17 May 2017, Kotagiri: Keystone hosted the 6th General Assembly of Mines Minerals and People (mm&P) from 13th-15th May. The meeting was chaired by Ravi Rebbapragada, Chairperson and Ashok Shrimali, Secretary General. The meeting was inaugurated by Dr. Rajendra Singh, celebrated water activist from Rajasthan. mm&P (mines, minerals & PEOPLE) is a growing alliance of individuals, institutions and communities who are concerned and affected by mining. The isolated struggles of different groups led them to form themselves into a broad national alliance for combating the socially, culturally and environmentally destructive nature of mining.
Dr. Rajendra Singh delivered the keynote address for the event. Also known as the Waterman of India, Dr.
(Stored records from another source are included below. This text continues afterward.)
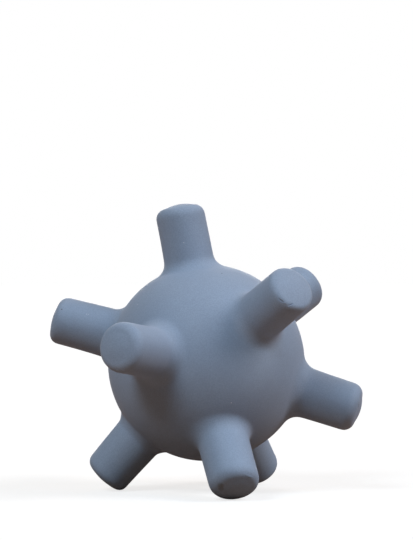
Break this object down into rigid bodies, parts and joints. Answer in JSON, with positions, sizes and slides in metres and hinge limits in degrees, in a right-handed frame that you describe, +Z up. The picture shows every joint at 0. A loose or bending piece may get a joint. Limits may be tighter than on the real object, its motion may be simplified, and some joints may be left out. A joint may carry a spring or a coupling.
{
  "type": "sensory ball",
  "caption": "Soft hollow silicone ball for a baby, with blunt round pegs all round and a loose rattle capsule of beads sealed inside.",
  "frame": {"origin": "on the floor, straight below the centre of the ball, at the bottom centre of the bounding box, with the ball at rest on the rims of three peg tips", "axes": "+Z up; +X along the level direction of the pole axis, towards the lower pole peg; Y across, and y = 0 is a mirror plane of the ball"},
  "size_m": [0.0988, 0.0946, 0.0908],
  "materials": {
    "silicone": "matte",
    "adhesive": "satin",
    "capsule": "satin",
    "beads": "gloss"
  },
  "bodies": {
    "ball": {"left_half": "silicone", "right_half": "silicone", "seam_bond": "adhesive"},
    "capsule": {"rattle_cup": "capsule", "rattle_lid": "capsule"},
    "bead_1": {"bead_1": "beads"},
    "bead_2": {"bead_2": "beads"},
    "bead_3": {"bead_3": "beads"},
    "bead_4": {"bead_4": "beads"},
    "bead_5": {"bead_5": "beads"}
  },
  "joints": [
    {"name": "capsule_roll", "type": "hinge", "parent": "ball", "child": "capsule", "pos_m": [0, 0, 0.04067], "axis": [0, 1, 0], "continuous": true},
    {"name": "bead_1_roll", "type": "hinge", "parent": "capsule", "child": "bead_1", "pos_m": [0, 0, 0.02987], "axis": [1, 0, 0], "continuous": true},
    {"name": "bead_2_roll", "type": "hinge", "parent": "capsule", "child": "bead_2", "pos_m": [0, 0, 0.02987], "axis": [1, 0, 0], "continuous": true},
    {"name": "bead_3_roll", "type": "hinge", "parent": "capsule", "child": "bead_3", "pos_m": [0, 0, 0.02987], "axis": [1, 0, 0], "continuous": true},
    {"name": "bead_4_roll", "type": "hinge", "parent": "capsule", "child": "bead_4", "pos_m": [0, 0, 0.02987], "axis": [1, 0, 0], "continuous": true},
    {"name": "bead_5_roll", "type": "hinge", "parent": "capsule", "child": "bead_5", "pos_m": [0, 0, 0.02987], "axis": [1, 0, 0], "continuous": true}
  ]
}
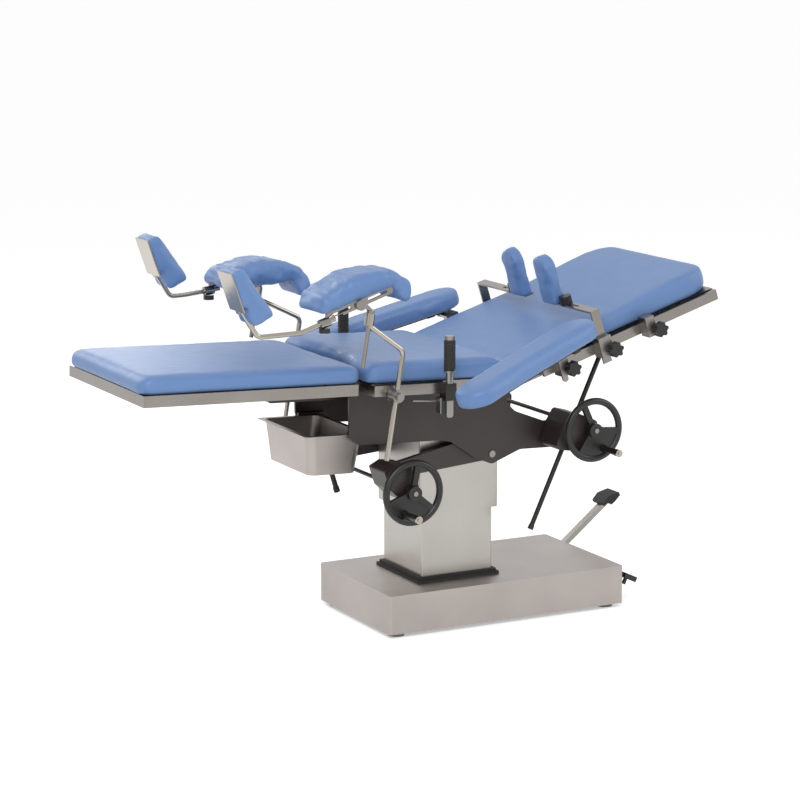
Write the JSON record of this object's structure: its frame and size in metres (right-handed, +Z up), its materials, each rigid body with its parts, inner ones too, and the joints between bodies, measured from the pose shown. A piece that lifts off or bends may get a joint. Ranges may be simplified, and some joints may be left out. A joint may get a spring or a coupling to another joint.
{
  "type": "operating table",
  "caption": "Hydraulic obstetric operating table with raised back, pull-off leg section, basin, leg crutches, foot rests, arm rests and handwheel drives.",
  "frame": {"origin": "on the floor under the middle of the rectangular base", "axes": "+Z up, +X along the table towards the head end with the pedals, +Y towards the side without handwheels"},
  "size_m": [1.8294, 1.114, 1.1311],
  "materials": {
    "black_plastic": "moulded",
    "black_rubber": "matt",
    "blue_vinyl": "soft vinyl over foam",
    "dark_enamel": "semi-matt enamel",
    "grey_plastic": "moulded",
    "stainless": "satin brushed",
    "steel": "machined"
  },
  "bodies": {
    "base": {"base_cover": "stainless", "base_chassis": "steel", "floor_feet": "grey_plastic", "column_gasket": "black_rubber", "lower_cover": "stainless", "column_tube": "steel", "hydraulic_cylinder": "steel"},
    "pump_lever": {"pump_lever": "stainless", "pump_pad": "black_rubber"},
    "release_pedal": {"release_pedal": "dark_enamel"},
    "lift": {"inner_tube": "steel", "ram": "steel", "upper_cover": "stainless", "column_head": "dark_enamel", "tilt_gearbox": "dark_enamel"},
    "tilt_handwheel": {"tilt_handwheel": "black_plastic"},
    "tilt_crank": {"tilt_crank": "black_plastic"},
    "tilt_cross_shaft": {"tilt_cross_shaft": "steel"},
    "tilt_nut_box": {"tilt_nut_box": "dark_enamel"},
    "tilt_screw": {"tilt_screw": "steel"},
    "table": {"tilt_shaft": "steel", "side_plates": "dark_enamel", "carrier_frame": "dark_enamel", "seat_frame": "stainless", "seat_pad": "blue_vinyl", "seat_clamps": "stainless"},
    "leg_section": {"leg_frame": "stainless", "leg_pad": "blue_vinyl"},
    "basin": {"basin": "stainless"},
    "back": {"back_frame": "stainless", "back_pad": "blue_vinyl", "back_clamps": "stainless"},
    "back_gearboxes": {"back_gearboxes": "dark_enamel"},
    "back_cross_shaft": {"back_cross_shaft": "steel"},
    "back_handwheel": {"back_handwheel": "black_plastic"},
    "back_crank": {"back_crank": "black_plastic"},
    "back_screws": {"back_screws": "steel"},
    "hand_grip_near": {"hand_grip_near": "black_plastic"},
    "hand_grip_far": {"hand_grip_far": "black_plastic"},
    "arm_knob": {"arm_knob": "black_plastic"},
    "shoulder_knob": {"shoulder_knob": "black_plastic"},
    "spare_knob": {"spare_knob": "black_plastic"},
    "arm_rest_near": {"arm_plate_near": "black_plastic", "arm_pad_near": "blue_vinyl"},
    "shoulder_support_near": {"shoulder_bracket_near": "stainless", "shoulder_pad_near": "blue_vinyl"},
    "leg_post_near": {"leg_post_near": "stainless"},
    "crutch_near": {"crutch_bracket_near": "stainless", "crutch_pad_near": "blue_vinyl"},
    "foot_rest_near": {"foot_rest_near": "stainless", "foot_pad_near": "blue_vinyl"},
    "arm_rest_far": {"arm_plate_far": "black_plastic", "arm_pad_far": "blue_vinyl"},
    "shoulder_support_far": {"shoulder_bracket_far": "stainless", "shoulder_pad_far": "blue_vinyl"},
    "leg_post_far": {"leg_post_far": "stainless"},
    "crutch_far": {"crutch_bracket_far": "stainless", "crutch_pad_far": "blue_vinyl"},
    "foot_rest_far": {"foot_rest_far": "stainless", "foot_pad_far": "blue_vinyl"}
  },
  "joints": [
    {"name": "lift", "type": "slide", "parent": "base", "child": "lift", "axis": [0, 0, 1], "range_m": [-0.115, 0.1]},
    {"name": "pump_pedal", "type": "hinge", "parent": "base", "child": "pump_lever", "pos_m": [0.35, 0.14, 0.0685], "axis": [0, 1, 0], "range_deg": [0, 25], "stiffness_Nm_per_rad": 25, "springref_deg": -20.05},
    {"name": "release_pedal", "type": "hinge", "parent": "base", "child": "release_pedal", "pos_m": [0.372, -0.2, 0.108], "axis": [0, 1, 0], "range_deg": [0, 12], "stiffness_Nm_per_rad": 8, "springref_deg": -14.32},
    {"name": "table_tilt", "type": "hinge", "parent": "lift", "child": "table", "pos_m": [-0.034, 0, 0.5], "axis": [0, 1, 0], "range_deg": [-10, 12]},
    {"name": "tilt_handwheel_turn", "type": "hinge", "parent": "lift", "child": "tilt_handwheel", "pos_m": [-0.358, -0.302, 0.442], "axis": [0, -1, 0], "continuous": true},
    {"name": "tilt_crank_turn", "type": "hinge", "parent": "tilt_handwheel", "child": "tilt_crank", "pos_m": [-0.38705, -0.302, 0.38498], "axis": [0, -1, 0], "continuous": true},
    {"name": "tilt_shaft_turn", "type": "hinge", "parent": "lift", "child": "tilt_cross_shaft", "pos_m": [-0.405, 0, 0.463], "axis": [0, -1, 0], "continuous": true},
    {"name": "tilt_nut_swivel", "type": "hinge", "parent": "lift", "child": "tilt_nut_box", "pos_m": [-0.405, 0.212, 0.463], "axis": [0, 1, 0], "range_deg": [-20, 20]},
    {"name": "tilt_screw_travel", "type": "slide", "parent": "tilt_nut_box", "child": "tilt_screw", "axis": [-0.2924, 0, 0.9563], "range_m": [-0.09, 0.09]},
    {"name": "leg_pull_off", "type": "slide", "parent": "table", "child": "leg_section", "axis": [-0.9994, 0, 0.0349], "range_m": [0, 0.09]},
    {"name": "basin_pull_out", "type": "slide", "parent": "table", "child": "basin", "axis": [-0.9994, 0, 0.0349], "range_m": [0, 0.1]},
    {"name": "back_raise", "type": "hinge", "parent": "table", "child": "back", "pos_m": [-0.0228, 0, 0.73475], "axis": [0, -1, 0], "range_deg": [-19.3, 50.7]},
    {"name": "back_gearbox_swivel", "type": "hinge", "parent": "table", "child": "back_gearboxes", "pos_m": [0.18, 0, 0.592], "axis": [0, -1, 0], "range_deg": [-20, 40]},
    {"name": "back_shaft_turn", "type": "hinge", "parent": "table", "child": "back_cross_shaft", "pos_m": [0.18, 0, 0.592], "axis": [0, -1, 0], "continuous": true},
    {"name": "back_handwheel_turn", "type": "hinge", "parent": "back_gearboxes", "child": "back_handwheel", "pos_m": [0.236, -0.302, 0.567], "axis": [0, -1, 0], "continuous": true},
    {"name": "back_crank_turn", "type": "hinge", "parent": "back_handwheel", "child": "back_crank", "pos_m": [0.26703, -0.302, 0.51102], "axis": [0, -1, 0], "continuous": true},
    {"name": "back_screw_travel", "type": "slide", "parent": "back_gearboxes", "child": "back_screws", "axis": [0.421, 0, 0.907], "range_m": [-0.1, 0.23]},
    {"name": "hand_grip_lift_near", "type": "slide", "parent": "table", "child": "hand_grip_near", "axis": [0, 0, 1], "range_m": [0, 0.09]},
    {"name": "hand_grip_lift_far", "type": "slide", "parent": "table", "child": "hand_grip_far", "axis": [0, 0, 1], "range_m": [0, 0.09]},
    {"name": "arm_knob_turn", "type": "hinge", "parent": "back", "child": "arm_knob", "pos_m": [0.12744, -0.349, 0.76688], "axis": [0, -1, 0], "continuous": true},
    {"name": "shoulder_knob_turn", "type": "hinge", "parent": "back", "child": "shoulder_knob", "pos_m": [0.26875, -0.349, 0.8109], "axis": [0, -1, 0], "continuous": true},
    {"name": "spare_knob_turn", "type": "hinge", "parent": "back", "child": "spare_knob", "pos_m": [0.42055, -0.349, 0.85818], "axis": [0, -1, 0], "continuous": true},
    {"name": "arm_rest_swing_near", "type": "hinge", "parent": "back", "child": "arm_rest_near", "pos_m": [0.10317, -0.352, 0.83474], "axis": [-0.2974, 0, 0.9548], "range_deg": [-8, 60]},
    {"name": "shoulder_slide_near", "type": "slide", "parent": "back", "child": "shoulder_support_near", "axis": [-0.2974, 0, 0.9548], "range_m": [-0.03, 0.05]},
    {"name": "leg_post_turn_near", "type": "hinge", "parent": "table", "child": "leg_post_near", "pos_m": [-0.456, -0.33, 0.55], "axis": [0.1681, 0, 0.9858], "range_deg": [-12, 35]},
    {"name": "crutch_turn_near", "type": "hinge", "parent": "leg_post_near", "child": "crutch_near", "pos_m": [-0.511, -0.33, 0.935], "axis": [0.1616, 0, 0.9869], "range_deg": [-15, 35]},
    {"name": "foot_rod_slide_near", "type": "slide", "parent": "crutch_near", "child": "foot_rest_near", "axis": [-0.9563, 0, -0.2924], "range_m": [-0.02, 0.018]},
    {"name": "arm_rest_swing_far", "type": "hinge", "parent": "back", "child": "arm_rest_far", "pos_m": [0.10317, 0.352, 0.83474], "axis": [0.2974, 0, -0.9548], "range_deg": [-8, 60]},
    {"name": "shoulder_slide_far", "type": "slide", "parent": "back", "child": "shoulder_support_far", "axis": [-0.2974, 0, 0.9548], "range_m": [-0.03, 0.05]},
    {"name": "leg_post_turn_far", "type": "hinge", "parent": "table", "child": "leg_post_far", "pos_m": [-0.456, 0.33, 0.55], "axis": [-0.1681, 0, -0.9858], "range_deg": [-12, 35]},
    {"name": "crutch_turn_far", "type": "hinge", "parent": "leg_post_far", "child": "crutch_far", "pos_m": [-0.546, 0.33, 0.925], "axis": [-0.1616, 0, -0.9869], "range_deg": [-15, 35]},
    {"name": "foot_rod_slide_far", "type": "slide", "parent": "crutch_far", "child": "foot_rest_far", "axis": [-0.9945, 0, -0.1045], "range_m": [-0.02, 0.018]}
  ],
  "couplings": [
    {"joint": "tilt_shaft_turn", "follows": "tilt_handwheel_turn", "ratio": 1},
    {"joint": "tilt_nut_swivel", "follows": "table_tilt", "ratio": 1.298},
    {"joint": "tilt_screw_travel", "follows": "table_tilt", "m_per_rad": 0.364},
    {"joint": "back_shaft_turn", "follows": "back_handwheel_turn", "ratio": 1},
    {"joint": "back_gearbox_swivel", "follows": "back_raise", "ratio": 0.6855},
    {"joint": "back_screw_travel", "follows": "back_raise", "m_per_rad": 0.2389}
  ]
}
Singh was awarded the Stockholm Water Prize, an award known as “the Nobel Prize for water”, in 2015. Previously, he won the Ramon Magsaysay Award for community leadership in 2001 for his pioneering work in community-based efforts in water harvesting and water management. During his talk, Dr. Singh urged the mm&P member organisations not to lose heart with setbacks and challenges, saying that only 1% of the people are truly regressive in their thinking, 99% are ready to understand issues and implement solutions once they are convinced of its feasibility and sustainability. He recounted his own experiences in Rajasthan working with the communities and the slow journey to acceptance and success in his rainwater harvesting initiatives. Two books, “Recognising Grassroots Struggles for Rights to Resources, Livelihood and Health” and “Dhimsa”, a magazine in Telugu for indigenous communities of Andhra Pradesh were released during the meeting.
Dr. KV Krishnamurthy, Dy. Director-General (Retd.), Geological Society of India, gave a detailed presentation of the impact of coal mining on water. He emphasized that every stage of the mining process right from exploration to transportation and burning of coal has a negative impact on the environment. He spoke of the extensive precautionary measures that are needed to minimize the damage to soil, water, air, humans and wildlife in mining areas and also about the neglect of best practices guidelines in the mining industry.
Subsequent talks focused on land rights issues related to mining areas. The participants were vocal in conveying their doubts and issues with intricacies of government processes. Ms Indu Netam, Ms. Bhagya and Ms. Sia Dulari spoke on the plight of women and children in the mining sector. Of particular concern was the exploitation that women, especially young girls, are subject to.
Vinod from Gravis, an organisation based in Rajasthan that works on occupational health issues within the mining community, spoke on the issues of silicosis and silicotuberculosis that were of common occurrence. He said that the mining corporations did not give any heed to health safety requirements or protective gear for the employees. Almost every person who had worked in the mines for more than 10 years was sure to contract silicosis and die a lingering painful death. Vinod said that there were a number of villages where almost all the women were widows having lost their husbands to silicosis or mining accidents.
Rajesh Tripathi of Jan Chetana pointed out that there was almost no doctor at the primary health care centres who had been trained to diagnose silicosis. Confronted with symptoms of weight loss, fatigue, respiratory distress, etc. the doctor would certainly diagnose tuberculosis and there have been cases where silicosis patients have received tuberculosis treatment for many years before finally succumbing to their illness. Suggestions from the participants included adding occupational health and safety into the Medical Council of India MBBS curriculum.
Lack of nutrition, unhealthy working and living conditions, and the constant danger of abuse, especially for women, creates an environment of despair and hopelessness. While a number of organisations have come forward to speak up against the atrocities being perpetrated and empower women to protect themselves, such pockets of light are still very few and far between given the overall darkness that they seek to dissipate.
CR Bijoy spoke on the issues and challenges of laws protecting schedule areas while acknowledging the local indigenous communities’ rights to natural resources in those very areas. Rahul Basu from Goa Foundation spoke on the Future Generation Fund or Intergenerational Equity that aims to ensure that economic benefits of mineral resources are passed down to the future generations in the form of citizen’s dividends.
After three days of presentations and discussions on the multitude of issues that the mining community faces, it seems incredible that this band of men and women, spirited though they are, can take on the juggernaut of corporate might and labyrinthine government systems. But the energy and passion that came through at the meeting combined with all that they have already achieved does give some degree of hope that injustices and inequalities might finally be on their way out.